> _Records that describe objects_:
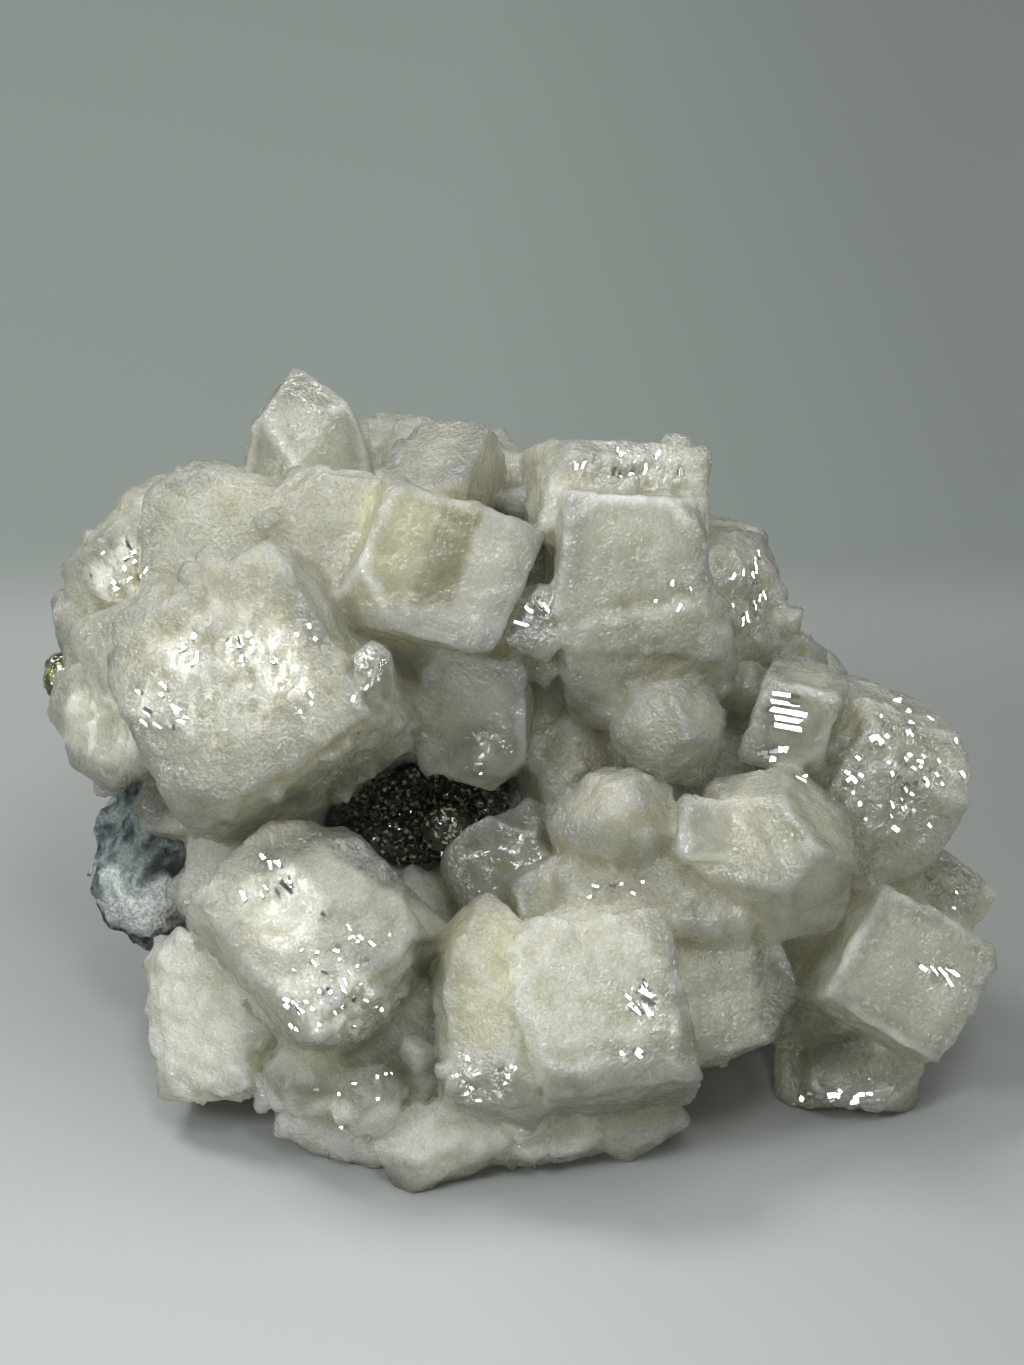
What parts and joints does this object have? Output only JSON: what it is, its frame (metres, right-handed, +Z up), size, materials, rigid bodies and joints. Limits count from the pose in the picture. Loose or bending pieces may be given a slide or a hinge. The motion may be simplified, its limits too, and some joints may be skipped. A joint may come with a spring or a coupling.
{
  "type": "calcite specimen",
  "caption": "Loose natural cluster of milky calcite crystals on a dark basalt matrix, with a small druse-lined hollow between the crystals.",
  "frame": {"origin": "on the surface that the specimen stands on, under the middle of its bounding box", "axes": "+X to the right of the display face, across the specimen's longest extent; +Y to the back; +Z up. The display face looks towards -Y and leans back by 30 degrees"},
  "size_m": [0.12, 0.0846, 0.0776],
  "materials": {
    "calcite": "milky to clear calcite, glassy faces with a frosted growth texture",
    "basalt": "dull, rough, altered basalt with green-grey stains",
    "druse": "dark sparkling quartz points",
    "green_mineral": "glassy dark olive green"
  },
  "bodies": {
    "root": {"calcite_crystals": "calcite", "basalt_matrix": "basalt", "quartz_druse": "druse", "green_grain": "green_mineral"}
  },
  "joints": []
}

* * *

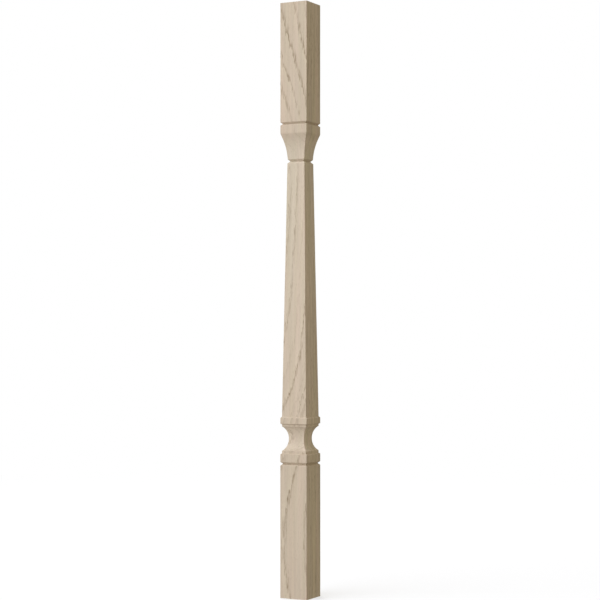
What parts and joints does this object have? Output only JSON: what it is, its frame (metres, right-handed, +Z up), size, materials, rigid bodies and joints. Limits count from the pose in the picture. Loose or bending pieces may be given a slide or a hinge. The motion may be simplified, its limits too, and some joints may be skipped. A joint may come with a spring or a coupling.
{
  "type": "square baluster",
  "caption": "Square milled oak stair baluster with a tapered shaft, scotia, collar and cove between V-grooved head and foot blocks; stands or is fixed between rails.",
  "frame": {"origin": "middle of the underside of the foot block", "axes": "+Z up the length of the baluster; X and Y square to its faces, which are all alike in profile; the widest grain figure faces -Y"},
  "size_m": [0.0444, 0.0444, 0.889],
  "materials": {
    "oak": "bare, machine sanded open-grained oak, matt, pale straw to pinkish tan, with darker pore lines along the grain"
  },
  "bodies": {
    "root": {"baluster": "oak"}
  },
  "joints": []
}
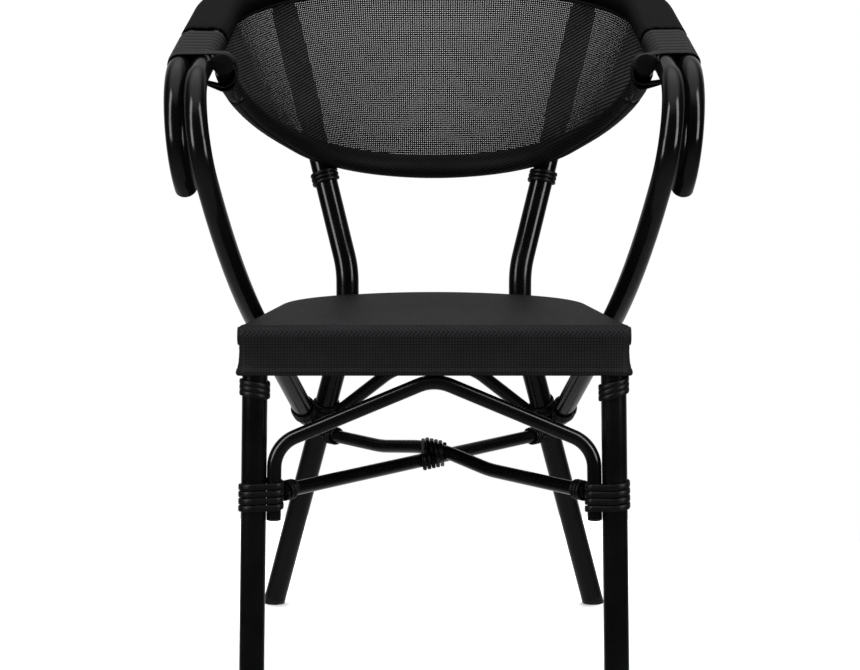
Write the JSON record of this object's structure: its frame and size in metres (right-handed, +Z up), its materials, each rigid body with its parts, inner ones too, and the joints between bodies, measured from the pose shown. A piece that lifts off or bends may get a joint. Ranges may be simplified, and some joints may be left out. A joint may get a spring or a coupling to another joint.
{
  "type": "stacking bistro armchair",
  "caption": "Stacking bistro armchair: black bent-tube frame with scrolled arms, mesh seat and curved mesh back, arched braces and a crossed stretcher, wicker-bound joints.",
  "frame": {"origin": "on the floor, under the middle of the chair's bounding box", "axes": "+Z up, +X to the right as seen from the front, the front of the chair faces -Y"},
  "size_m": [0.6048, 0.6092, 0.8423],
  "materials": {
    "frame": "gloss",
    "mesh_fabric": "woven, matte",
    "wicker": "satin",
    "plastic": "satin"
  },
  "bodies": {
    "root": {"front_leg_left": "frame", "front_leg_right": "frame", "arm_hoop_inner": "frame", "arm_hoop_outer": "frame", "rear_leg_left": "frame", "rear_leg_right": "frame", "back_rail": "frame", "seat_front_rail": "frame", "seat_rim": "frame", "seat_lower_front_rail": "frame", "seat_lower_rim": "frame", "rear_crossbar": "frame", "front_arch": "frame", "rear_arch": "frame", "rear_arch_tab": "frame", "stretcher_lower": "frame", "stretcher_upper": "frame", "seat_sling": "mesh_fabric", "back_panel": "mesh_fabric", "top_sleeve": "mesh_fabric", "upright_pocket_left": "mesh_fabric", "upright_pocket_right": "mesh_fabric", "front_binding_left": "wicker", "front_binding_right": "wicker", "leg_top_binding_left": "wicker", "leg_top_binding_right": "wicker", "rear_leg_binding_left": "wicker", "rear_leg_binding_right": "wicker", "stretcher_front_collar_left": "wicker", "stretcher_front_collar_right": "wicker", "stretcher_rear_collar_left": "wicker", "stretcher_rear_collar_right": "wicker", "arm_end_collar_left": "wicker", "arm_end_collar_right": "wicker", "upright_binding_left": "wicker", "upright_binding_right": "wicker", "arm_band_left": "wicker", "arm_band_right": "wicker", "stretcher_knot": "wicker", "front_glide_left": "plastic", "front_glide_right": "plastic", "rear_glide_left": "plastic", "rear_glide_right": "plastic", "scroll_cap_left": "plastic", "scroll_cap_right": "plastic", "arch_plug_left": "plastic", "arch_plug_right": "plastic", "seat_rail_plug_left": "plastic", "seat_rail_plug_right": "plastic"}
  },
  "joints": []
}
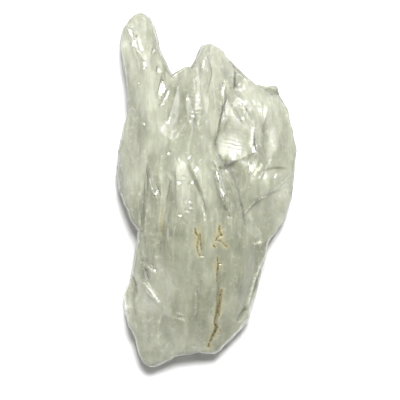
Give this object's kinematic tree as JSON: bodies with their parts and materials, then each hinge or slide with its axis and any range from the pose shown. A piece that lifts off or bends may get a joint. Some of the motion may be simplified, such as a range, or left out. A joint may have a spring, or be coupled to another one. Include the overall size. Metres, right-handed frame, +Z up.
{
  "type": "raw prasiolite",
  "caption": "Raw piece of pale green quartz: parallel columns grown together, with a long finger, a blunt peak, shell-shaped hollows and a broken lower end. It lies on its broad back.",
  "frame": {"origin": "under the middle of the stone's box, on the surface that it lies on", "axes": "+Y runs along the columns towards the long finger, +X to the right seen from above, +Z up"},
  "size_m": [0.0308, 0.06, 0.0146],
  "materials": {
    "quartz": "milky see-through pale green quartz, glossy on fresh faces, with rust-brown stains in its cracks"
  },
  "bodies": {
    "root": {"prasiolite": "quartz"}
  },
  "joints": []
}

--

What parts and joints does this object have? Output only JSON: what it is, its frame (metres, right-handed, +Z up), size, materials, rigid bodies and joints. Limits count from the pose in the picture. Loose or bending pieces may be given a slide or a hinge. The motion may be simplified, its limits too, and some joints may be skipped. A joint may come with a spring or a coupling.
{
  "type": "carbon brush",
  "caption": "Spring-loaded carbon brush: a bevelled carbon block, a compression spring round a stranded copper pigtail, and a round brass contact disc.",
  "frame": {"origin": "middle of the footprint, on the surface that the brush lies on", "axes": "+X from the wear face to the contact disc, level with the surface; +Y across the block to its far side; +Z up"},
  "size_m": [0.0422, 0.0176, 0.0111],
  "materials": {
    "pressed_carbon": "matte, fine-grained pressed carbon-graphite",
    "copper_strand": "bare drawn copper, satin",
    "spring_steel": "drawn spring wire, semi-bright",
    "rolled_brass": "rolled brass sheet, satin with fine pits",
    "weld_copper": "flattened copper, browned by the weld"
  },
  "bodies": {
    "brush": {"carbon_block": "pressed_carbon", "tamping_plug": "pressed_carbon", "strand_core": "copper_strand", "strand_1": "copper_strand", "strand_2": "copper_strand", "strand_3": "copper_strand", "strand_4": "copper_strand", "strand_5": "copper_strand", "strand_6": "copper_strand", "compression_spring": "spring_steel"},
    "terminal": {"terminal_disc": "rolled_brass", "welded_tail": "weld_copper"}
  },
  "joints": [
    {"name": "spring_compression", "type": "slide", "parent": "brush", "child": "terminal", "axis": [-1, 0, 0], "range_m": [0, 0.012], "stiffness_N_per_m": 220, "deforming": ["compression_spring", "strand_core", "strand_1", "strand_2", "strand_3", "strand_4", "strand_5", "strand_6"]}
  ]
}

> _Requirements_:
Check every line of the listing for the string "between" and report how many lines have it, as a number alone.

> _Response to this task_:
3